Requirements
It is required that all of the data be written out exactly.

Dataset section
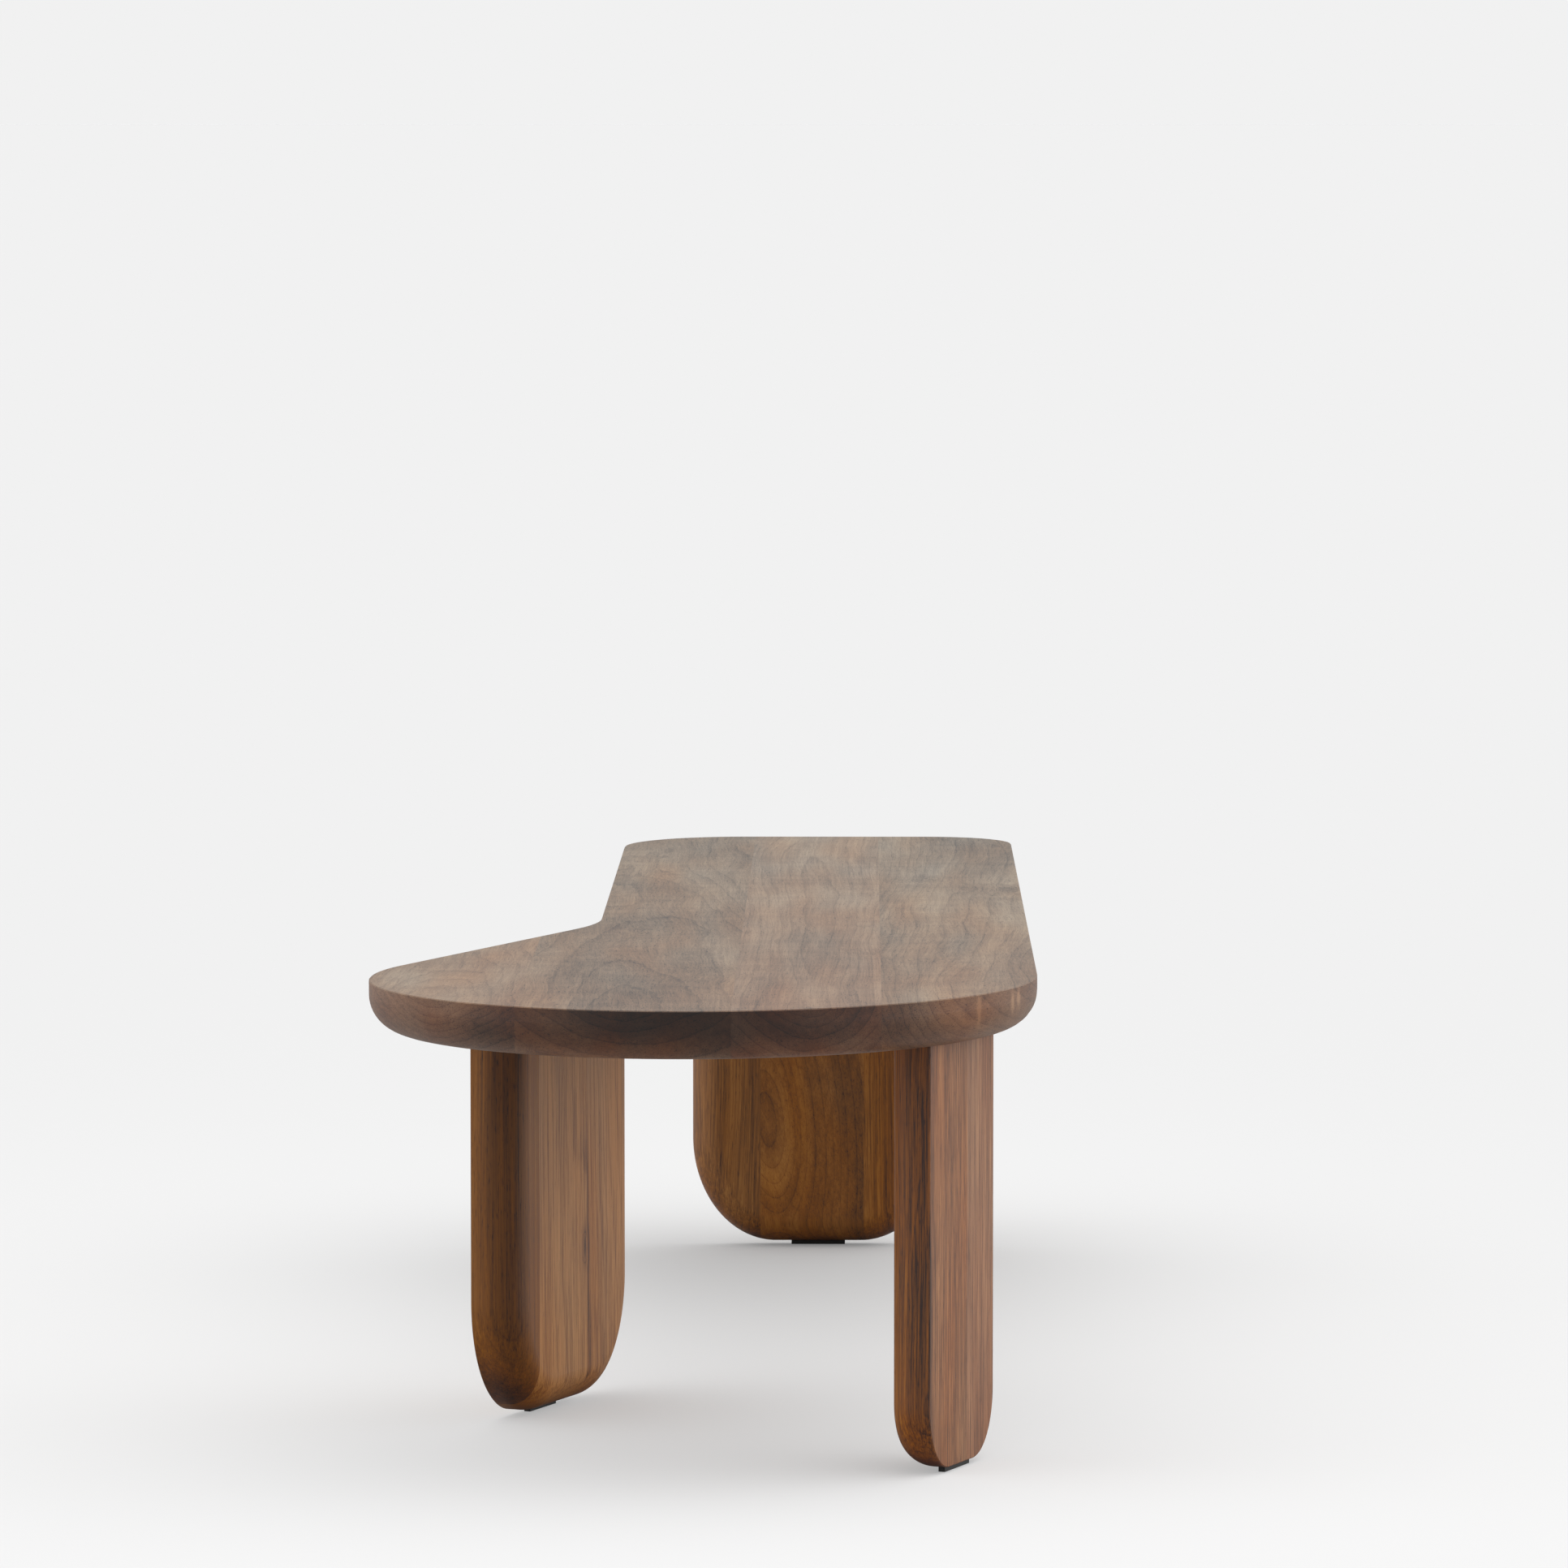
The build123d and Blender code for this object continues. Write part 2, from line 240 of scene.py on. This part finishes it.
# %% Walnut colours and looks
WALNUT_DARK = "#2A170F"
WALNUT_MIDDLE = "#7F5431"
WALNUT_LIGHT = "#AC7C4E"
WALNUT_LOOK = {
    "ring": 6.0,  # mean width of a year's ring, in millimetres
    "wander": 10.0,  # how far the pith strays along the trunk, in millimetres
    "tone": 0.0,  # darker below 0, lighter above
    "hue": 0.5,  # 0.5 is the colour as picked, less is redder
    "saturation": 1.0,
    "value": 1.0,
    "bands": 0.80,  # the next seven say how much each pattern changes the shade
    "lines": 0.40,
    "fibre": 0.42,
    "stripe": 0.22,
    "cloud": 0.25,
    "figure": 0.0,
    "pore": 0.16,
    "patchy": 0.25,  # how much the hue and saturation drift
    "end_dark": 0.68,  # how much darker the end grain is
    "sheen_tint": (0.0, 0.0, 0.0),  # painted sheen on the sheen side: less colour, hue, less brightness
    "sheen_side": (0, 0, 1),  # the way that side looks
}
for colour_name in (WALNUT_DARK, WALNUT_MIDDLE, WALNUT_LIGHT):
    print("walnut", colour_name, [round(channel, 3) for channel in linear(colour_name)[:3]])

# %% [markdown]
# ## The distance from the pith
# A tree never grows quite straight. The board's own coordinates are bent by three random fields, one
# slow and two finer, before the distance from the pith is taken. A knot pushes the rings aside, so
# each mark adds a small bulge to the distance.

# %% Distance from the pith
PITH_RIPPLES = (
    # across and along in millimetres, share of the wander
    (110, 500, 1.0),
    (30, 130, 0.16),
    (8, 35, 0.045),
)


def random_field(tree, vector, size, detail=1.0, roughness=0.5):
    """Soft random values from 0 to 1. Size is the distance between spots along X, Y, Z in mm."""
    spread = add_node(tree, "ShaderNodeVectorMath", {"operation": "DIVIDE"}, {
        0: vector, 1: [length * MM for length in size]})
    return add_node(tree, "ShaderNodeTexNoise", {}, {
        "Vector": spread.outputs[0], "Scale": 1.0, "Detail": detail, "Roughness": roughness}).outputs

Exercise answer
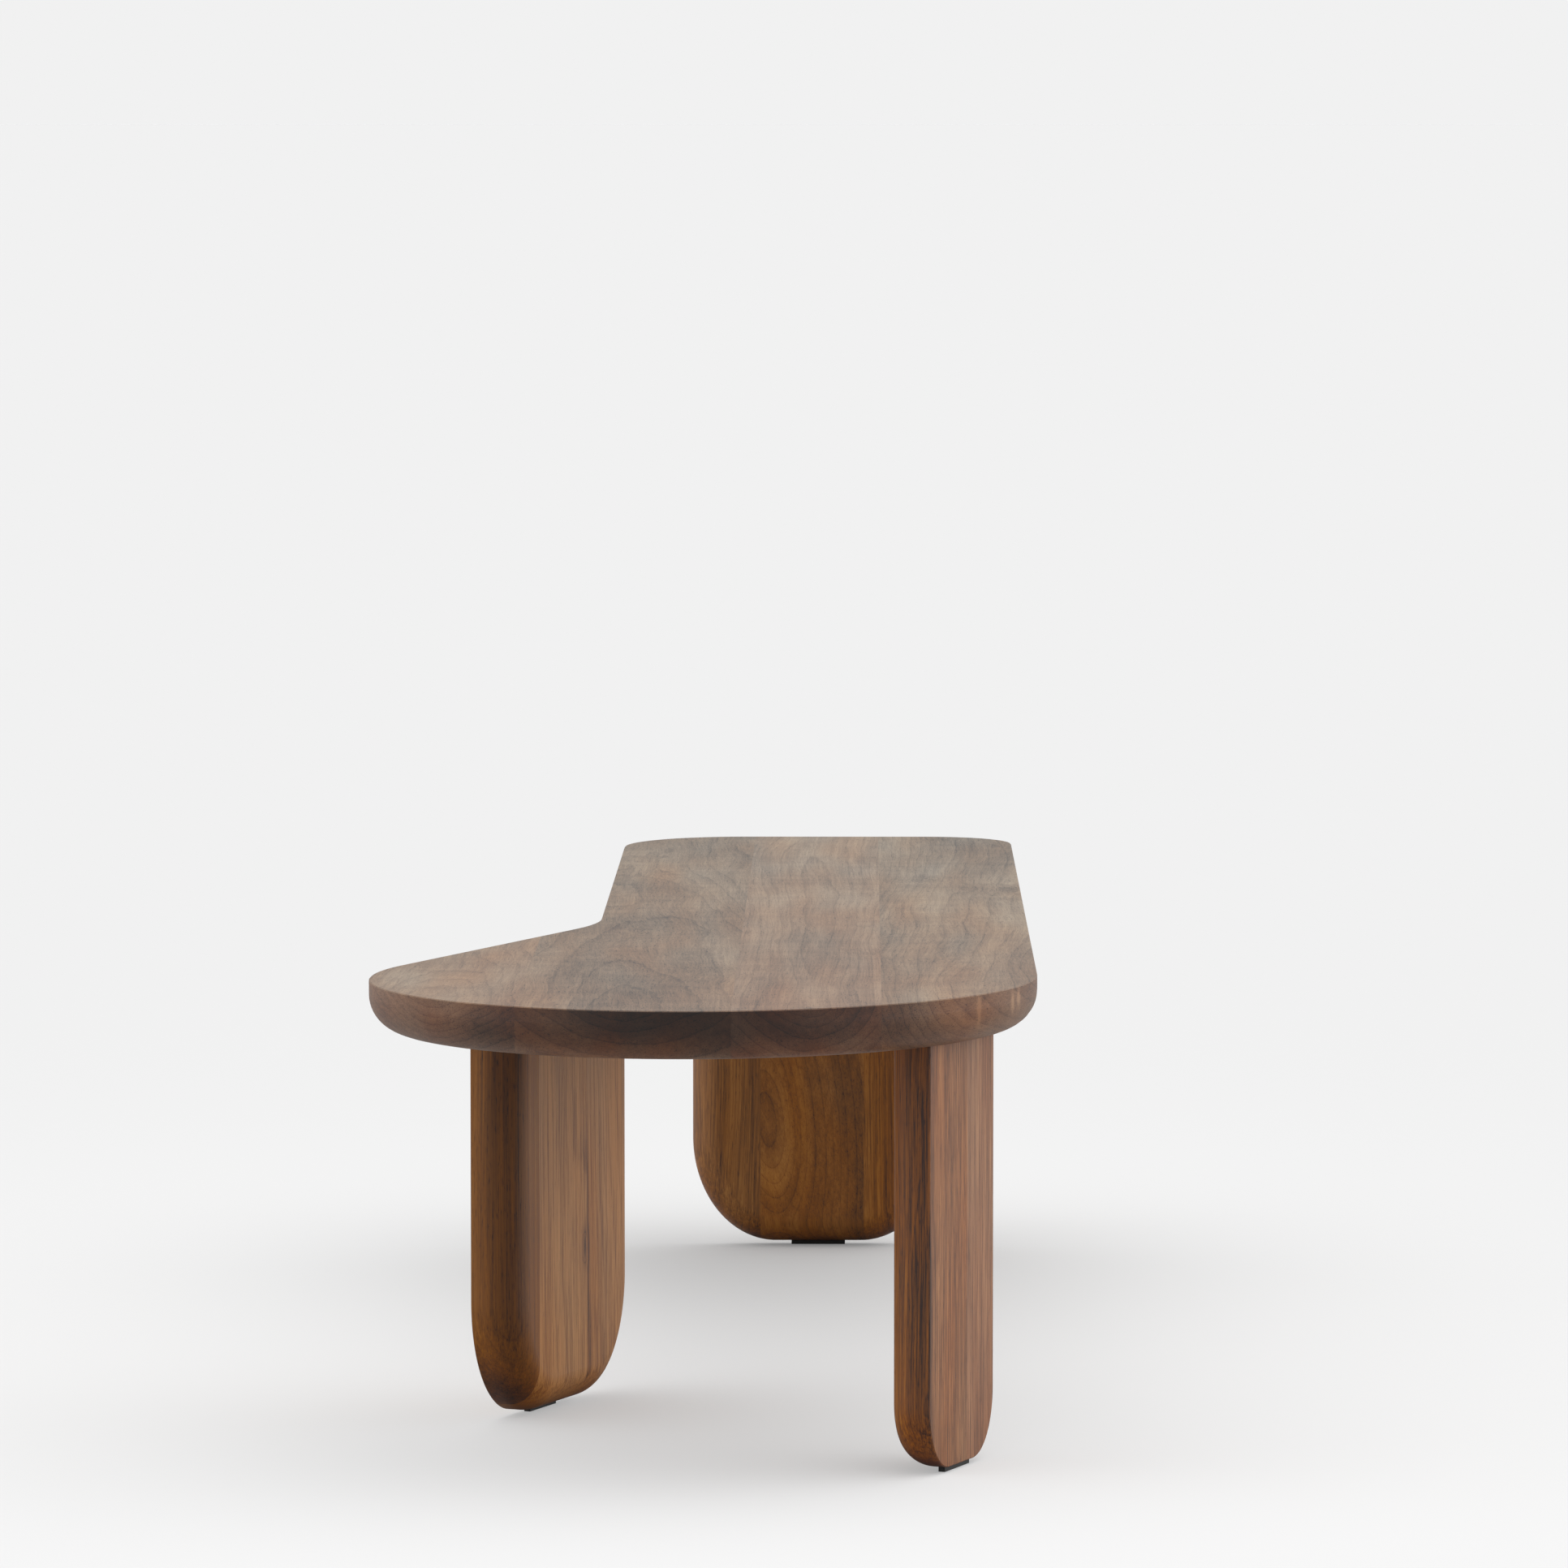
The build123d and Blender code for this object continues. Write part 2, from line 240 of scene.py on. This part finishes it.
# %% Walnut colours and looks
WALNUT_DARK = "#2A170F"
WALNUT_MIDDLE = "#7F5431"
WALNUT_LIGHT = "#AC7C4E"
WALNUT_LOOK = {
    "ring": 6.0,  # mean width of a year's ring, in millimetres
    "wander": 10.0,  # how far the pith strays along the trunk, in millimetres
    "tone": 0.0,  # darker below 0, lighter above
    "hue": 0.5,  # 0.5 is the colour as picked, less is redder
    "saturation": 1.0,
    "value": 1.0,
    "bands": 0.80,  # the next seven say how much each pattern changes the shade
    "lines": 0.40,
    "fibre": 0.42,
    "stripe": 0.22,
    "cloud": 0.25,
    "figure": 0.0,
    "pore": 0.16,
    "patchy": 0.25,  # how much the hue and saturation drift
    "end_dark": 0.68,  # how much darker the end grain is
    "sheen_tint": (0.0, 0.0, 0.0),  # painted sheen on the sheen side: less colour, hue, less brightness
    "sheen_side": (0, 0, 1),  # the way that side looks
}
for colour_name in (WALNUT_DARK, WALNUT_MIDDLE, WALNUT_LIGHT):
    print("walnut", colour_name, [round(channel, 3) for channel in linear(colour_name)[:3]])

# %% [markdown]
# ## The distance from the pith
# A tree never grows quite straight. The board's own coordinates are bent by three random fields, one
# slow and two finer, before the distance from the pith is taken. A knot pushes the rings aside, so
# each mark adds a small bulge to the distance.

# %% Distance from the pith
PITH_RIPPLES = (
    # across and along in millimetres, share of the wander
    (110, 500, 1.0),
    (30, 130, 0.16),
    (8, 35, 0.045),
)


def random_field(tree, vector, size, detail=1.0, roughness=0.5):
    """Soft random values from 0 to 1. Size is the distance between spots along X, Y, Z in mm."""
    spread = add_node(tree, "ShaderNodeVectorMath", {"operation": "DIVIDE"}, {
        0: vector, 1: [length * MM for length in size]})
    return add_node(tree, "ShaderNodeTexNoise", {}, {
        "Vector": spread.outputs[0], "Scale": 1.0, "Detail": detail, "Roughness": roughness}).outputs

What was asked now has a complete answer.